Energy Efficient Wall Framing


Framing feels like the true beginning of the build since we’re on our own. No contractor will be helping us out for awhile, so it’s on us to make a building that can stand on it’s own. More importantly, energy efficient details like 3 stud corners, insulated headers and 24" spacing will be a test run for us to see if we like them enough to use on the main house.


We didn’t have to overthink things too much because this is just a simle, rectanglar building. Exterior details like exterior insulation, rainscreen, and air sealing will be covered later on. That said, there were a few planning details worthy of consideration at this point.

I anticipate that the corner details will be tricky as we build out the exterior insulation. Ensuring the corner is plumb and looks good once it extends 3 inches from the building will be interesting. For that reason, I opted for the 4-stud corner, providing a more solid structure to attach to if needed.

The drawings above show insulation coming up over the top of the stem wall. We originally planned for this to eliminate thermal bridging. This detail proved to be too hard to do for a simple barn workshop, so instead we just angled the insulation at the slab edge. Also notice that we were going to notch the concrete at the garage door openings to make the garage door sensor sit flush with the wall covering said insulation.

Note I went back and forth on nail sizing a bit, but code makes it clear now. Ended up using 3.25 inch, 0.131 nails because that is what is available locally.

Lastly, I wish I considered lining up the trusses to sit on top of the studs. Not for stabilitiy, but instead to align nailing surfaces. Because my sheathing overlapped up to the raised heel trusses, I had to adjust my nailing pattern. This carried through to the rainscreen as well. I’ll cover this more when I get to trusseses, but it’s worth considering when planning.

Sill Plate

There are plenty of good resources that cover how to measure and layout a sill plate, but I’d like to draw attention to our air sealing and capillary break detail. We went with the BG65 from Conservation Technologies. This product feels more substantial in every way than a pink foam roll. Despite their website’s dated appearance, the ordering process over email and phone was seamless.

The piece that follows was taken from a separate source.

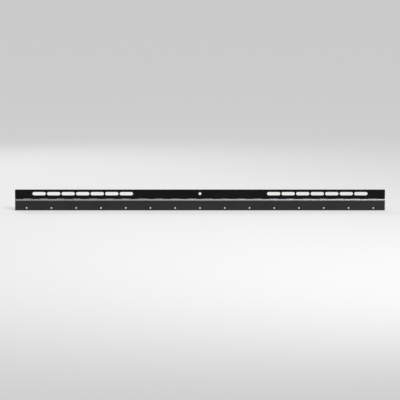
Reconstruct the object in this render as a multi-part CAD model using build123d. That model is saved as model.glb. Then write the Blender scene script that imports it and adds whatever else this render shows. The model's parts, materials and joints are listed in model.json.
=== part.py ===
from build123d import *
import math
import os

# Piano (continuous) hinge for the rear edge of a fold-down worktop, in millimetres.
#
# Three pieces: a fixed leaf that stands up, a swing leaf that hangs down, and one long pin.
# Each leaf is a strip of sheet steel whose tabs are rolled round the pin into knuckles.
# The knuckles of the two leaves take turns along the pin. The fixed leaf has one knuckle
# more, so it holds both ends of the pin, which is staked there.
#
# Frame: origin at the middle of the pin's axis. +X runs along the pin, +Z up the fixed leaf,
# and -Y is the front, where the barrel stands proud of both leaves. The backs of the leaves
# lie in one plane, which touches the barrel. The hinge is modelled flat open.

# Driving dimensions
HINGE_LENGTH = 1120.0
OPEN_WIDTH = 63.5
SHEET = 1.5
PIN_DIAMETER = 3.2
PIN_CLEARANCE = 0.05
KNUCKLE_COUNT = 45
KNUCKLE_GAP = 0.4
NOTCH_CLEARANCE = 0.25
SEAM_GAP = 0.15
CORNER_RADIUS = 2.0

# Fixed leaf: two banks of slots and one locating hole, all in one row
SLOTS_PER_BANK = 7
SLOT_LENGTH = 40.0
SLOT_WIDTH = 10.0
SLOT_PITCH = 44.0
BANK_CENTRE = 355.0
SLOT_ROW = 19.0
LOCATING_HOLE_DIAMETER = 8.0

# Swing leaf: one row of holes, countersunk from the back
SCREW_COUNT = 15
SCREW_PITCH = 75.0
SCREW_ROW = 24.5
SCREW_HOLE_DIAMETER = 4.6
COUNTERSINK_DIAMETER = 6.8

# Pin ends and the punch marks that hold the pin in the end knuckles
PIN_RECESS = 0.6
PIN_CHAMFER = 0.4
STAKE_INSET = 6.0
STAKE_RADIUS = 1.5
STAKE_DEPTH = 0.4

# Worked out from them
LEAF_REACH = OPEN_WIDTH / 2
PIN_RADIUS = PIN_DIAMETER / 2
BORE_RADIUS = PIN_RADIUS + PIN_CLEARANCE
BARREL_RADIUS = BORE_RADIUS + SHEET
NOTCH_DEPTH = BARREL_RADIUS + NOTCH_CLEARANCE
KNUCKLE_PITCH = HINGE_LENGTH / KNUCKLE_COUNT
COUNTERSINK_DEPTH = (COUNTERSINK_DIAMETER - SCREW_HOLE_DIAMETER) / 2
THROUGH = 4 * BARREL_RADIUS


def knuckle_start(index):
    """Where knuckle number index starts along X."""
    return index * KNUCKLE_PITCH - HINGE_LENGTH / 2


def rolled_strip():
    """The fixed leaf before it is punched: a flat strip that curls once round the pin."""
    touch_angle = math.acos((BORE_RADIUS - SEAM_GAP) / BARREL_RADIUS)
    curl = 360 - math.degrees(touch_angle)
    with BuildSketch(Plane.YZ) as profile:
        with BuildLine():
            back = Line((BARREL_RADIUS, LEAF_REACH), (BARREL_RADIUS, 0))
            outside = CenterArc((0, 0), BARREL_RADIUS, 0, -curl)
            inside = CenterArc((0, 0), BORE_RADIUS, 0, -curl)
            Line(outside @ 1, inside @ 1)
            front = Line((BORE_RADIUS, 0), (BORE_RADIUS, LEAF_REACH))
            Line(front @ 1, back @ 0)
        make_face()
    return extrude(profile.sketch, HINGE_LENGTH / 2, both=True)


def notches(indices):
    """Cutters that clear the fixed leaf away from the other leaf's knuckles."""
    low = -BARREL_RADIUS - 1
    size = (KNUCKLE_PITCH + KNUCKLE_GAP, THROUGH, NOTCH_DEPTH - low)
    middles = [knuckle_start(i) + KNUCKLE_PITCH / 2 for i in indices]
    return [Pos(x, 0, (NOTCH_DEPTH + low) / 2) * Box(*size) for x in middles]


def round_corners(leaf):
    """Rounds the two corners of the leaf's free edge, which is its highest."""
    across = leaf.edges().filter_by(Axis.Y)
    return fillet(across.group_by(Axis.Z)[-1], CORNER_RADIUS)


def punched(shape):
    """A flat outline in X and Z as a cutter that goes right through a leaf."""
    return extrude(Plane.XZ * shape, THROUGH, both=True)


def slot_centres():
    """Where the slots are along X, one bank each side of the middle."""
    first = -(SLOTS_PER_BANK - 1) / 2
    steps = [(first + k) * SLOT_PITCH for k in range(SLOTS_PER_BANK)]
    return [bank + step for bank in (-BANK_CENTRE, BANK_CENTRE) for step in steps]


def stake_marks():
    """One punch mark on the front of each end knuckle."""
    y = -(BARREL_RADIUS + STAKE_RADIUS - STAKE_DEPTH)
    x = HINGE_LENGTH / 2 - STAKE_INSET
    return [Pos(side * x, y, 0) * Sphere(STAKE_RADIUS) for side in (-1, 1)]


def fixed_leaf():
    """The standing leaf, with the even knuckles, the slots and the locating hole."""
    leaf = round_corners(rolled_strip())
    slots = [punched(Pos(x, SLOT_ROW) * SlotOverall(SLOT_LENGTH, SLOT_WIDTH)) for x in slot_centres()]
    hole = punched(Pos(0, SLOT_ROW) * Circle(LOCATING_HOLE_DIAMETER / 2))
    return leaf - notches(range(1, KNUCKLE_COUNT, 2)) - slots - hole - stake_marks()


def countersunk_hole(x):
    """A screw hole at x, seen on the strip before it is turned over to hang down."""
    hole = punched(Pos(x, SCREW_ROW) * Circle(SCREW_HOLE_DIAMETER / 2))
    cone = Cone(SCREW_HOLE_DIAMETER / 2, COUNTERSINK_DIAMETER / 2, COUNTERSINK_DEPTH)
    mouth = Pos(x, BARREL_RADIUS - COUNTERSINK_DEPTH / 2, SCREW_ROW) * Rot(-90, 0, 0) * cone
    return hole + mouth


def swing_leaf():
    """The hanging leaf, with the odd knuckles and the countersunk screw holes."""
    leaf = round_corners(rolled_strip())
    first = -(SCREW_COUNT - 1) / 2
    holes = [countersunk_hole((first + k) * SCREW_PITCH) for k in range(SCREW_COUNT)]
    standing = leaf - notches(range(0, KNUCKLE_COUNT, 2)) - holes
    return mirror(standing, about=Plane.XY)


def hinge_pin():
    """The long pin, a little shorter than the barrel, with chamfered ends."""
    pin = Cylinder(PIN_RADIUS, HINGE_LENGTH - 2 * PIN_RECESS)
    pin = chamfer(pin.edges().filter_by(GeomType.CIRCLE), PIN_CHAMFER)
    return Rot(0, 90, 0) * pin


os.makedirs("parts", exist_ok=True)
for name, shape in (
    ("fixed_leaf", fixed_leaf()),
    ("swing_leaf", swing_leaf()),
    ("hinge_pin", hinge_pin()),
):
    export_step(shape, f"parts/{name}.step")
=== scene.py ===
"""A piano hinge: two rolled sheet-steel leaves and their pin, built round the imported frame.

Each leaf is made the way a real one is. A flat blank gets its slots, holes, notches and tabs,
and is then rolled round the pin. A point of the blank is (x, s, h): x along the hinge, s down
the strip from the leaf's free edge, and h up from the middle of the sheet towards its back.
All lengths are in metres.
"""
import cmath
import json
import math
import random

import bpy
import numpy as np
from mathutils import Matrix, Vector
from mathutils.geometry import delaunay_2d_cdt


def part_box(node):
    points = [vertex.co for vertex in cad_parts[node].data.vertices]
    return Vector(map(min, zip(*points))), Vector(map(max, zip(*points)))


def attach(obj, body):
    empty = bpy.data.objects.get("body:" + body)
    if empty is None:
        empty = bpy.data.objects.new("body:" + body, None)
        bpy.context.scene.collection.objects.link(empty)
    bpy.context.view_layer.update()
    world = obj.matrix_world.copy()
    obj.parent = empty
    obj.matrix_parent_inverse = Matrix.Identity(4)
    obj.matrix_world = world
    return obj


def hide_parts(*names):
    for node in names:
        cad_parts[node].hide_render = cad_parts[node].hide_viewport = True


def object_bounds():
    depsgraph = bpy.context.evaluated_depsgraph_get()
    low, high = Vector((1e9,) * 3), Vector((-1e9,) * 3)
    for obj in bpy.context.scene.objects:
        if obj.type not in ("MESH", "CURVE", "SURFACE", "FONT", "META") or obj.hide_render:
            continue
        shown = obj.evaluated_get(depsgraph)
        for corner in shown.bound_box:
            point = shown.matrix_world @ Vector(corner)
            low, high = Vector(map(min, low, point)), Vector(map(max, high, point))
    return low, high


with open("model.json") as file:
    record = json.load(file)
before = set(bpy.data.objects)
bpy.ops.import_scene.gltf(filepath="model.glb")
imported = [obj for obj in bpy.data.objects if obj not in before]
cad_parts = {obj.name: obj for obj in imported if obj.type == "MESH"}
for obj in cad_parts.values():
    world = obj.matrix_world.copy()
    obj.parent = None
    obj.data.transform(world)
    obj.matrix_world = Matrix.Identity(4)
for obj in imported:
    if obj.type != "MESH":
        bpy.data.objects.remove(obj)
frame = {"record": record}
cad_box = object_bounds()

# From the frame
LEFT_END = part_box("fixed_leaf")[0].x
RIGHT_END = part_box("fixed_leaf")[1].x
LEAF_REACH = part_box("fixed_leaf")[1].z
BARREL_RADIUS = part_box("fixed_leaf")[1].y
PIN_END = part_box("hinge_pin")[1].x
MOUNTS = {mount["name"]: mount for mount in frame["record"]["mounts"]}

# Sheet and pin
SHEET = 0.0015
PIN_RADIUS = 0.0016
PIN_CHAMFER = 0.0004
PIN_SIDES = 64

# Knuckles. Each leaf has its own seed, which settles how its gaps vary.
KNUCKLE_COUNT = 45
KNUCKLE_GAP = 0.0004
GAP_SCATTER = 0.00005
FIXED_LEAF_SEED = 3
SWING_LEAF_SEED = 4
NOTCH_CLEARANCE = 0.00025
SEAM_GAP = 0.00015
CURL_STEP = math.radians(6)

# Corners of the blank, and the rounded edge that the punch and the coat leave
LEAF_CORNER = 0.002
NOTCH_CORNER = 0.0005
TAB_CORNER = 0.0004
EDGE_RADIUS = 0.0002
FINE_RADIUS = 0.0001

# Arcs are drawn in straight steps, finer ones where the radius is large enough to show them
ARC_STEP = math.radians(15)
LARGE_ARC = 0.0015
LARGE_ARC_STEP = math.radians(6)

# Countersinks in the swing leaf's back
COUNTERSINK_RADIUS = 0.0034

# Punch marks that hold the pin, each pressed by a ball. The rings are shares of a mark's radius.
STAKE_INSET = 0.006
STAKE_BALL = 0.0015
STAKE_DEPTH = 0.0004
STAKE_RINGS = (1.0, 0.96, 0.84, 0.68, 0.5, 0.3)

# The coat stops at a straight masked line, just clear of the barrel
MASK_MARGIN = 0.0001

# Worked out from them
HALF_SHEET = SHEET / 2
MID_RADIUS = BARREL_RADIUS - HALF_SHEET
BORE_RADIUS = BARREL_RADIUS - SHEET
CURL = math.tau - math.acos((BORE_RADIUS - SEAM_GAP) / BARREL_RADIUS)
TIP = LEAF_REACH + MID_RADIUS * CURL
NOTCH = LEAF_REACH - BARREL_RADIUS - NOTCH_CLEARANCE
MASK_LINE = LEAF_REACH - BARREL_RADIUS - MASK_MARGIN
KNUCKLE_PITCH = (RIGHT_END - LEFT_END) / KNUCKLE_COUNT

MM_PER_METRE = 1000
TINY = 1e-8

# How the triangulation is asked for: every triangle, with points this close in millimetres made one
ALL_TRIANGLES = 0
MERGE_DISTANCE = 1e-7


# ---------------------------------------------------------------- outlines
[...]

One installation note – because we had to lift the walls 8" up on top of a stem wall, we found the stapling method to be problematic. We kept tearing the product when we moved the wall. Instead, we just placed the product down over the anchor bolts on top of the stem wall, and then set the wall on top.

Lifting & Plumbing Walls

Important Seriously consider your wall height needs. We went with 10’ because why not, but that made everything harder along the way.

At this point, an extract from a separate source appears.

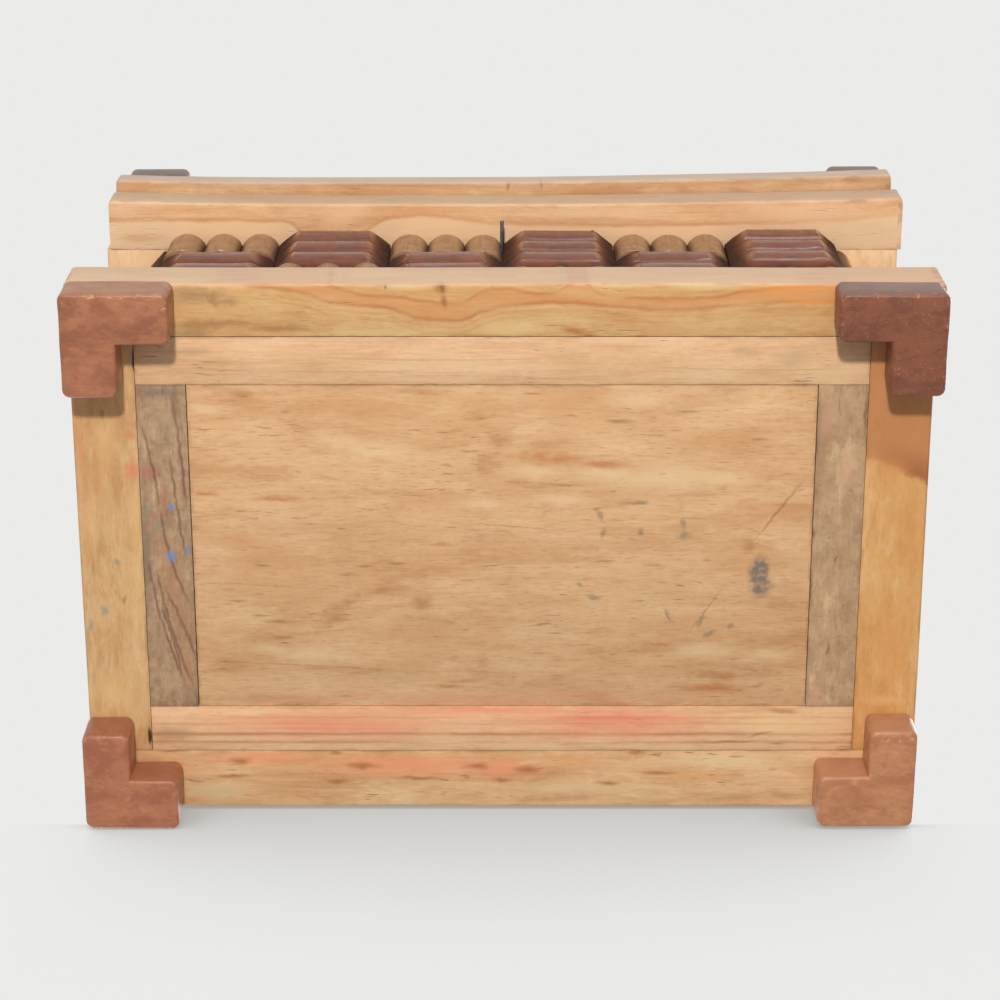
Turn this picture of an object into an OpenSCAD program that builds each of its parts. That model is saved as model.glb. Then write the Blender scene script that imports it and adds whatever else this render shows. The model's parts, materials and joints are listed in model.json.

The process of lifting the walls turned out to be more challenging than I anticipated. When working with tall walls, their height tends to induce a tipping effect, making it necessary to lift and stabilize simultaneously. This task becomes even more demanding with an 8" stem wall. Despite experimenting with various bracing methods, the most effective solution in the end was having one person stabilize the wall while the other lifted carefully into place.

The decision to use 2x6’s instead of 2x4’s, coupled with the added height and stem walls, resulted in our wall sections being shorter than desired. In an ideal scenario, we would have been able to lift 20’ wall sections. However, this choice posed a few challenges, like the need for additional anchor bolts into the concrete at the points where the wall broke. These joints in the wall also added added complexity to making the walls plumb. We ended up using concrete turnbuckles to brace the walls. Turning the buckle would then allow for small adjustments to the wall, which got us close to plumb.

Headers & Blocking

To my knowledge, blocking is not required by code for this build, but don’t quote me on that. We ended up adding blocking anyway for two reasons. Firstly, with nearly 12’ exterior walls, factoring in the raised heel trusses, we required multiple boards of sheathing. We placed the blocking at the joint of where the sheathing would meet to giv additional stability. Perhaps more importantly, we added blocking because the building felt extremely wobbly at this point in the build.

We also tackled insulated headers. A few tips or recommendations that we would pass on:

  • Adding a bottom plate provided a surface to rest the heavy LVL on when getting into place.
  • The top and bototm plate protected the insulation from the elements, and also gave an additional nailing surface.
  • We kept the sandwich together with 5 inch timber screws in addition to nailing into the jack and king studs.